A crise assinalou uma mudança de paradigma no coração do capitalismo, mas muitos tomam isso como simples retórica. Não se percebeu que a descolagem do sistema financeiro especulativo do sistema real, origem da crise, aponta na direção de uma contradição fundamental que, na prática, só se resolverá com perdas patrimoniais incomensuráveis. Diante dos US$ 650 trilhões de derivativos e de US$ 160 trilhões de ativos financeiros que giravam no mundo em meados do ano passado, as perdas estimadas de US$ 3 trilhões, já verificadas, são relativamente modestas.

Ficaram apenas nisso, por enquanto, porque os governos enterraram bilhões de dólares para salvar seus sistemas bancários. Contudo, os governos pouco fizeram para eliminar a contradição entre finanças especulativas e economia real. Em março, o Morgan registrava em suas contas US$ 81 trilhões em derivativos. E a divulgação dos balanços bancários do segundo trimestre deixou escandalizados o mundo político nos EUA e na Europa: só o Goldman Sachs registrou um lucro de US$ 13,8 bilhões, feito em grande parte na transação com derivativos com dinheiro barato do governo!

A discussão nos EUA está tomando o caminho errado da simples condenação moral dos bancos socorridos pelos governos por conta dos altos dividendos distribuídos e dos bônus bilionários pagos aos empregados. Trata-se de um acinte, mas não é isso que está bloqueando a recuperação das economias centrais. O bloqueio vem do fato de que os bancos, e em especial quatro ou cinco gigantescos bancos de investimento, voltaram a ganhar somas imensas na esfera especulativa, enquanto a economia real continua a sofrer os efeitos de uma tremenda contração do crédito.
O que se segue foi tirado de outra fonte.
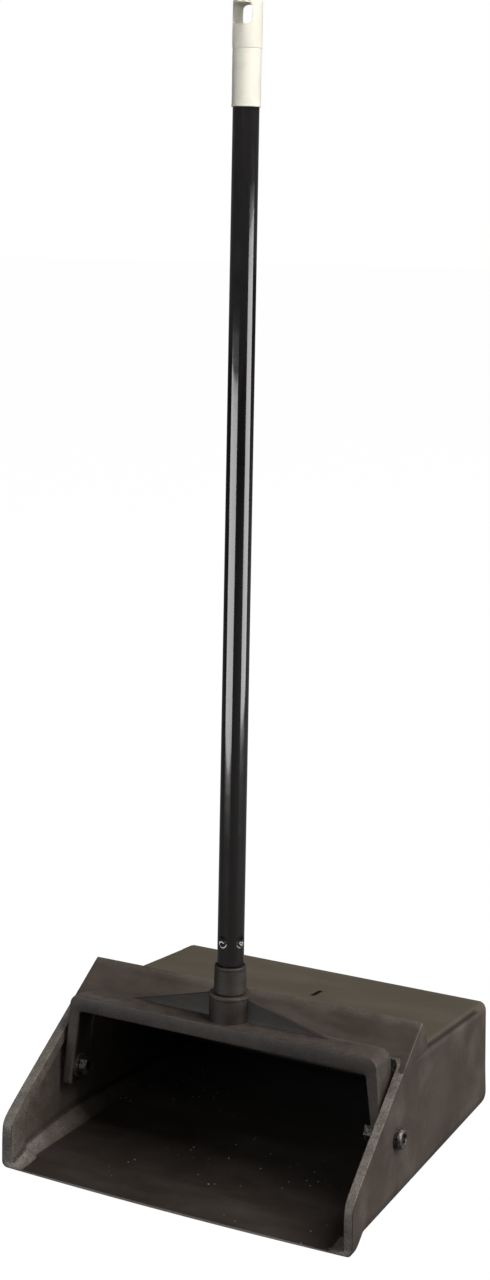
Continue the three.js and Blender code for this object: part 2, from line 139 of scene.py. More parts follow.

Desde o velho Marx se sabe da tendência capitalista a tentar fazer dinheiro sobre dinheiro sem passar pela esfera produtiva. Boa parte das crises financeiras no mundo se originaram daí. Para alguns, esta seria apenas mais uma. Entretanto, mudanças quantitativas causam mudanças qualitativas, disse também Marx. O volume de ativos financeiros acumulados no mundo é de tal ordem que o sistema bancário de investimento descobriu uma maneira de ganhar muito dinheiro sem ter de emprestar à indústria: basta transacionar com ativos existentes, através dos derivativos.

À primeira vista, trata-se de uma transação financeira normal: junta-se um grupo de hipotecas com prazo de 30 anos, picota-se o bloco em tranches com prazo de um ano e vende-se no mercado a taxas de rentabilidade competitivas. O problema de liquidez é resolvido num mercado secundário e a questão do risco é resolvida pelo selo de grau de investimento AAA por uma classificadora (algo que ela faz sem maiores escrúpulos sob o argumento de que historicamente o nível de inadimplência não ultrapassava 15%; assim, 85% do bloco mereciam classificação AAA).
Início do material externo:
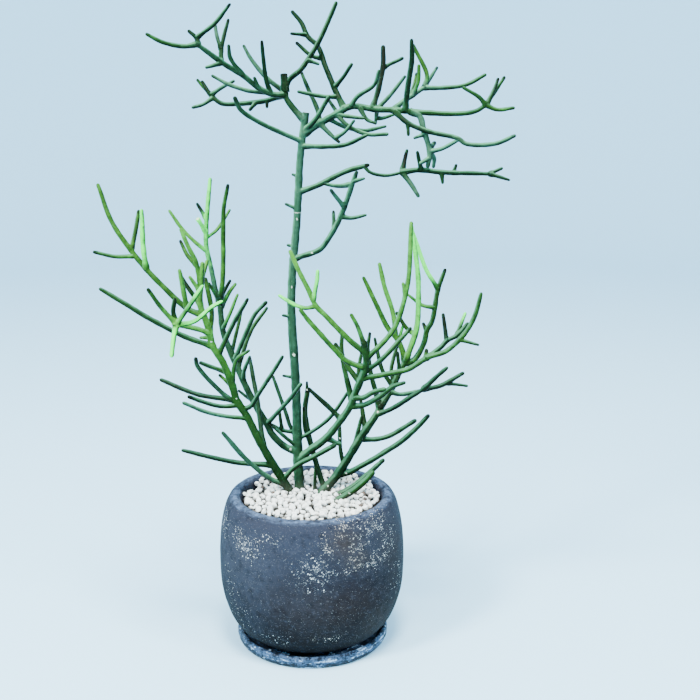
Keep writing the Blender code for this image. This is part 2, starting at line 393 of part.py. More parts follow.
def tube(name, places, spare=0.0):
    """A closed six-sided tube through the places, as a mesh object; spare is added to its radius."""
    curve = bpy.data.curves.new(name, "CURVE")
    curve.dimensions = "3D"
    curve.bevel_depth = MM
    curve.bevel_resolution = 1
    curve.use_fill_caps = True
    spline = curve.splines.new("POLY")
    spline.points.add(len(places) - 1)
    for point, (place, radius) in zip(spline.points, places):
        point.co = (*place, 1.0)
        point.radius = (radius + spare) / MM
    wire = bpy.data.objects.new(name + "_wire", curve)
    bpy.context.scene.collection.objects.link(wire)
    bpy.context.view_layer.update()
    evaluated = wire.evaluated_get(bpy.context.evaluated_depsgraph_get())
    mesh = bpy.data.meshes.new_from_object(evaluated)
    shape = bmesh.new()
    shape.from_mesh(mesh)
    bmesh.ops.remove_doubles(shape, verts=shape.verts, dist=0.01 * MM)
    bmesh.ops.recalc_face_normals(shape, faces=shape.faces)
    shape.to_mesh(mesh)
    shape.free()
    solid = bpy.data.objects.new(name, mesh)
    solid.matrix_world = wire.matrix_world
    bpy.data.objects.remove(wire)
    bpy.data.curves.remove(curve)
    return solid


def boolean_with(solid, others, operation, solver):
    """Applies one Boolean of the solid with all the others at once, and removes the others."""
    group = bpy.data.collections.new(solid.name + "_operands")
    bpy.context.scene.collection.children.link(group)
    for other in others:
        group.objects.link(other)
    modifier = solid.modifiers.new(operation.title(), "BOOLEAN")
    modifier.operation = operation
    modifier.solver = solver
    modifier.operand_type = "COLLECTION"
    modifier.collection = group
    bpy.context.view_layer.update()
    result = bpy.data.meshes.new_from_object(
        solid.evaluated_get(bpy.context.evaluated_depsgraph_get()))
    solid.modifiers.clear()
    solid.data = result
    for other in others:
        bpy.data.objects.remove(other)
    bpy.data.collections.remove(group)


def material(name, color, roughness, metallic=0.0):
    """A plain finish."""
    made = bpy.data.materials.new(name)
    made.use_nodes = True
    shader = made.node_tree.nodes["Principled BSDF"]
    shader.inputs["Base Color"].default_value = (*color, 1.0)
    shader.inputs["Roughness"].default_value = roughness
    shader.inputs["Metallic"].default_value = metallic
    return made


def place_part(solid, collection, finish):
    """Puts a finished sub-part in the plant's collection, with its material."""
    for home in list(solid.users_collection):
        home.objects.unlink(solid)
    collection.objects.link(solid)
    solid.data.materials.clear()
    solid.data.materials.append(finish)


def stem(name, drawn, back, collection, finish):
    """One stem with all its twigs, fused to one solid and standing at the foot's height."""
    paths = [in_space(path) for path in limb_paths(drawn, back)]
    paths[0] = rooted(paths[0], STEM_FOOT)
    tubes = [tube(f"{name}_{number}", places) for number, places in enumerate(paths)]
    solid = tubes[0]
    solid.name = name
    bpy.context.scene.collection.objects.link(solid)
    if len(tubes) > 1:
        boolean_with(solid, tubes[1:], "UNION", "EXACT")
    place_part(solid, collection, finish)
    return solid


def stem_holes():
    """A cutter for each stem's hole: its lowest stretch, a little thicker and deeper."""
    cutters = []
    for name, (drawn, back) in STANDING_STEMS.items():
        places = in_space(lay_out(drawn, back))[:3]
        places = rooted(places, STEM_FOOT - HOLE_GAP)
        cutters.append(tube(name + "_hole", places, HOLE_GAP))
    return cutters


def arc(center, radius, start, end, steps):
    """Points (radius, height) of an arc in the turned section, angles in degrees."""
    points = []
    for step in range(steps + 1):
        angle = math.radians(start + (end - start) * step / steps)
        points.append((center[0] + radius * math.cos(angle), center[1] + radius * math.sin(angle)))
    return points


def turned(name, outline, closed):
    """A round solid: the outline (radius, height), outer side downwards, turned about Z."""
    mesh = bpy.data.meshes.new(name)
    shape = bmesh.new()
    corners = [shape.verts.new((radius, 0.0, height)) for radius, height in outline]
    for start, end in zip(corners, corners[1:]):
        shape.edges.new((start, end))
    if closed:
        shape.edges.new((corners[-1], corners[0]))
    shape.to_mesh(mesh)
    shape.free()
    solid = bpy.data.objects.new(name, mesh)
    bpy.context.scene.collection.objects.link(solid)
    screw = solid.modifiers.new("Turn", "SCREW")
    screw.axis = "Z"
    screw.angle = 2 * math.pi
    screw.steps = TURNED_STEPS
    screw.render_steps = TURNED_STEPS
    screw.use_merge_vertices = True
    screw.merge_threshold = 0.01 * MM
    return solid


def pot_inside(gap=0.0):
    """The pot's inner side from its floor up to the mouth, drawn in and up by a gap."""
    return [(radius * MM - gap, height * MM + gap) for radius, height in POT_INSIDE]


def make_pot():
    """A turned pot with a rounded lip, a thick wall and a drain hole through its floor."""
    foot = SAUCER_FLOOR + SEAT_GAP
    inside = pot_inside()
    crown = arc(POT_LIP_MIDDLE, POT_LIP_ROUND, 90, 20, 3)
    outside = [(radius * MM, height * MM) for radius, height in POT_OUTSIDE]
    bottom = [(POT_FOOT_RADIUS, foot), (DRAIN_RADIUS, foot), (DRAIN_RADIUS, inside[0][1])]
    mouth = arc(POT_LIP_MIDDLE, POT_LIP_ROUND, 180, 120, 2)
    return turned("pot", crown + outside + bottom + inside + mouth, True)


def make_saucer():
    """A shallow turned dish; its floor carries the pot's foot."""
    middle = (SAUCER_RADIUS - SAUCER_EDGE, SAUCER_HEIGHT - SAUCER_EDGE)
    floor = [(0.0, SAUCER_FLOOR), (SAUCER_FLOOR_RADIUS, SAUCER_FLOOR)]
    wall = [(middle[0] - SAUCER_EDGE - MM / 2, middle[1])]
    edge = arc(middle, SAUCER_EDGE, 120, 0, 3)
    out, up = SAUCER_BASE_CHAMFER
    base = [(SAUCER_BASE_RADIUS + out, up), (SAUCER_BASE_RADIUS, 0.0), (0.0, 0.0)]
    return turned("saucer", floor + wall + edge + base, False)


def make_soil():
    """The potting soil: it fills the pot up to the gravel."""
    wall = pot_inside(HOLE_GAP)
    top = GRAVEL_BOTTOM - SEAT_GAP
    wall[-1] = (wall[-1][0], top)
    outline = [(0.0, top)] + wall[::-1] + [(0.0, wall[0][1])]
    return turned("potting_soil", outline, False)


def pebble_height(ring, place, wobble):
    """Every third point of the six-cornered lattice is a pebble's top, the rest lie between."""
    is_top = (ring - place) % 3 == 0
    rise = PEBBLE_RISE if is_top else 0.0
    return GRAVEL_TOP + rise - PEBBLE_RISE / 2 + wobble * PEBBLE_SCATTER


def make_gravel():
    """A disc of pumice gravel, its top raised in pebbles larger than life."""
    wobble = random.Random(7)
    shape = bmesh.new()
    rings = [[shape.verts.new((0.0, 0.0, GRAVEL_TOP))]]
    for ring in range(1, GRAVEL_RINGS + 1):
        radius = GRAVEL_RADIUS * ring / GRAVEL_RINGS
        corners = []
        for place in range(6 * ring):
            at_edge = ring == GRAVEL_RINGS
            stray = 0.0 if at_edge else wobble.uniform(-PEBBLE_STRAY, PEBBLE_STRAY)
            angle = 2 * math.pi * (place + stray) / (6 * ring)
            height = pebble_height(ring, place, wobble.uniform(-1.0, 1.0))
            height = GRAVEL_TOP - PEBBLE_RISE / 2 if at_edge else height
            corners.append(shape.verts.new((radius * math.cos(angle), radius * math.sin(angle), height)))
        rings.append(corners)
    for inner, outer in zip(rings, rings[1:]):
        steps = len(outer) // 6
        for side in range(6):
            for step in range(steps):
                a = outer[side * steps + step]
                b = outer[(side * steps + step + 1) % len(outer)]
                c = inner[(side * (steps - 1) + step) % len(inner)]
                shape.faces.new((a, b, c))
                if step < steps - 1:
                    d = inner[(side * (steps - 1) + step + 1) % len(inner)]
                    shape.faces.new((b, d, c))
    edge = [e for e in shape.edges if e.is_boundary]
    skirt = bmesh.ops.extrude_edge_only(shape, edges=edge)["geom"]
    low = [v for v in skirt if isinstance(v, bmesh.types.BMVert)]
    for corner in low:
        corner.co.z = GRAVEL_BOTTOM
    bmesh.ops.contextual_create(shape, geom=[e for e in shape.edges if e.is_boundary])
    bmesh.ops.recalc_face_normals(shape, faces=shape.faces)
    mesh = bpy.data.meshes.new("pumice_gravel")
    shape.to_mesh(mesh)
    shape.free()
    solid = bpy.data.objects.new("pumice_gravel", mesh)
    bpy.context.scene.collection.objects.link(solid)
    return solid


def smooth_round(solid):
    """Shades a turned piece smooth, with its corners kept."""
    solid.data.shade_smooth()
    solid.data.set_sharp_from_angle(angle=math.radians(40))


def main():
    for old in list(bpy.data.objects):
        bpy.data.objects.remove(old)
    plant = bpy.data.collections.new("potted_pencil_cactus")
    bpy.context.scene.collection.children.link(plant)

    clay = material("pot_stoneware", (0.060, 0.072, 0.095), 0.75)
    dish = material("saucer_stoneware", (0.13, 0.18, 0.26), 0.65)
    soil = material("potting_soil", (0.045, 0.032, 0.022), 0.95)
    pumice = material("pumice", (0.78, 0.76, 0.70), 0.9)
    green = material("tall_green", (0.030, 0.130, 0.075), 0.45)
    lime = material("bush_green", (0.060, 0.230, 0.060), 0.45)

    place_part(make_saucer(), plant, dish)
    place_part(make_pot(), plant, clay)
    for filling, finish in ((make_soil(), soil), (make_gravel(), pumice)):
        boolean_with(filling, stem_holes(), "DIFFERENCE", "EXACT")
        place_part(filling, plant, finish)
    for name, (drawn, back) in STANDING_STEMS.items():
        stem(name, drawn, back, plant, green if name == "tall_stem" else lime)
    for round_piece in ("saucer", "pot"):
        smooth_round(bpy.data.objects[round_piece])


main()
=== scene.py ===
# %% [markdown]
# # A pencil cactus in a stoneware pot
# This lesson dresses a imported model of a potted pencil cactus. The model's solids are plain: each
# stem is a bundle of six-sided tubes and the gravel is one bumpy disc. Here every one of them gets
# the surface that the real thing has, without leaving the place that the solid holds.
# The frame is loaded first, because every later piece is set by it.

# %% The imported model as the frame
import json
import math
import random

import bmesh
import bpy
import numpy as np
from mathutils import Matrix, Quaternion, Vector, kdtree, noise

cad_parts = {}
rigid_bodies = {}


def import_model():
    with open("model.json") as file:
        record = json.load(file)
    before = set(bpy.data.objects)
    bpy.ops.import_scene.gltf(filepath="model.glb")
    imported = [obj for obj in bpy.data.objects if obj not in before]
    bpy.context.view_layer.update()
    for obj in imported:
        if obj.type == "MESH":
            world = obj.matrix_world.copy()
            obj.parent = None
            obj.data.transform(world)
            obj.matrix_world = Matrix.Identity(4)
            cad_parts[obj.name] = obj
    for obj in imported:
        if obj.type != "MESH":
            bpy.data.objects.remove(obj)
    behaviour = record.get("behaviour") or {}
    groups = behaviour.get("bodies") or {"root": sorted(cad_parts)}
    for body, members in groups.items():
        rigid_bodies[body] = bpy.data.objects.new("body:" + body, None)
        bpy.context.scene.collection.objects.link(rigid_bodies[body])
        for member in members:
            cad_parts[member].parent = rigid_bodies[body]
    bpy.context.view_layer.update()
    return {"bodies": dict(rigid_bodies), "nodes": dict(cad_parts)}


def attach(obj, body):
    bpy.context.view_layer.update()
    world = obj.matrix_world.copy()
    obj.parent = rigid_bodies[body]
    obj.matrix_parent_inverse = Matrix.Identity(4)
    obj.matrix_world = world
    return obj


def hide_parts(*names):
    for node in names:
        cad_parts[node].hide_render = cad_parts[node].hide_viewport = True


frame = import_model()
body = list(frame["bodies"])[0]

CM = 0.01
MM = 0.001
print("solids:", sorted(frame["nodes"]), "on", body)

# %% [markdown]
# ## The studio
# The plant stands on a plain pale floor that runs up into a wall with no corner, as in a
# photographer's cove. A cove that is open on one side would hide the plant from behind, so this
# one is a round bowl, much larger than the plant, turned from one profile. Its faces point inwards.

# %% The floor and wall, one turned bowl
FLOOR_RINGS = (0.0, 0.6, 1.6)
FLOOR_RADIUS = 3.2
COVE_ROUND, COVE_STEPS = 1.6, 16
WALL_TOP = 5.0
TURN_STEPS = 96
MERGE_WITHIN = 0.001 * MM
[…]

O expediente transforma ativo de longo prazo (hipotecada) em ativos de curto prazo (derivativos). Num mercado fortemente especulativo, ávido por ativos de alta rentabilidade e liquidez, isso era apenas um exemplo de "criatividade" do sistema bancário americano, logo copiado em parte na Europa. Seu funcionamento, contudo, só se efetiva sob três condições: se o ritmo de crescimento da renda na economia real puder suportar o custo do aumento da renda do setor especulativo; se houver perdas patrimoniais para compensar o diferencial; ou pelo esquema Ponzi.

Em períodos de crescimento normal ou de boom, mesmo um aumento de renda inferior ao da renda dos ativos financeiros pode subsistir se o estoque de ativos for inferior ao valor do produto. No quadro atual, porém, é o inverso que acontece. Tudo se converte num gigantesco esquema Ponzi, que desmonta no momento da recessão. Então, o que se chama de desalavancagem não passa de um processo regressivo de perdas patrimoniais que finalmente recaem sobre o emissor original dos ativos ou seu garantidor, o próprio governo.
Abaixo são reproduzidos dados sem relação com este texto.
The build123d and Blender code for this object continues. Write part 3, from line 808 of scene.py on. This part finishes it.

Pode-se garantir com recursos públicos a liquidez do sistema bancário, e, em parte, suas perdas patrimoniais. Mas não se pode fazer isso indefinidamente, à custa da economia real. Na medida em que os grandes bancos ganham mais na transação com ativos financeiros existentes do que com financiamento a novas atividades produtivas, a distância entre economia financeira e economia real aumentará. Em algum momento, a bolha estourará de novo, na forma de um crescimento generalizado de inadimplência na fronteira entre a especulação e a economia real.

Conceitualmente, só existe um modo de restabelecer a "normalidade" bancária dentro do sistema capitalista: segregar a esfera especulativa bancária da esfera ligada ao setor produtivo. Isso seria possível descolando inteiramente os bancos de investimento e instituições similares dos bancos comerciais que operam com depósitos do público. Os primeiros operariam como num cassino, sem garantia do Estado, e aos segundos, garantidos pelo Banco Central, seria reservado o financiamento ao setor produtivo como única atividade. Contudo, pode isso funcionar sem estatização?

José Carlos de Assis é economista e professor, presidente do Instituto Desemprego Zero.